To be done: Count every line where "from" shows up, and give that number only.
—————
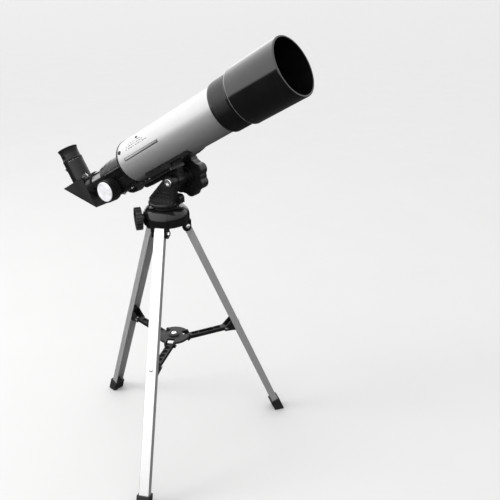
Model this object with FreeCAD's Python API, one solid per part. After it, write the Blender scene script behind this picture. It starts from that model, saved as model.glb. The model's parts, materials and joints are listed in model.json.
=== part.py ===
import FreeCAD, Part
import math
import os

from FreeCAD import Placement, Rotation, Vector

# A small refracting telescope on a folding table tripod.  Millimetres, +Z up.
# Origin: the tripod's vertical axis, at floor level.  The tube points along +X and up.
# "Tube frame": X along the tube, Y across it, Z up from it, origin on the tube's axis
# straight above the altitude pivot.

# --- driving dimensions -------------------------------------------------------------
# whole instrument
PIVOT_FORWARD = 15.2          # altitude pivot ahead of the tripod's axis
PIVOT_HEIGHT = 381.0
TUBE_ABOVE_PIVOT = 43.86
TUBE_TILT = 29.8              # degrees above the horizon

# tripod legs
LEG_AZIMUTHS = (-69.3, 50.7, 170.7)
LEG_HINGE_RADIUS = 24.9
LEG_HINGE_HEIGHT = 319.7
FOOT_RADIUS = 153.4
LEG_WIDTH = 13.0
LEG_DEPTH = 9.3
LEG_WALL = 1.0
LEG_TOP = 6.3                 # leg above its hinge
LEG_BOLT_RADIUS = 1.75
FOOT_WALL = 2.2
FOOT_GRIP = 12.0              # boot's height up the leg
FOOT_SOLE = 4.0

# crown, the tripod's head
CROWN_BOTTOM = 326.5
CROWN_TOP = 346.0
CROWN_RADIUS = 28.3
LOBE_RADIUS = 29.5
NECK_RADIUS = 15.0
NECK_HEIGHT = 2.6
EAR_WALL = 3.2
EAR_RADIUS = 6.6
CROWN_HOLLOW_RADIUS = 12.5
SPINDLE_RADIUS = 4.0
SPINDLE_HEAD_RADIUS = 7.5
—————
Written answer: 3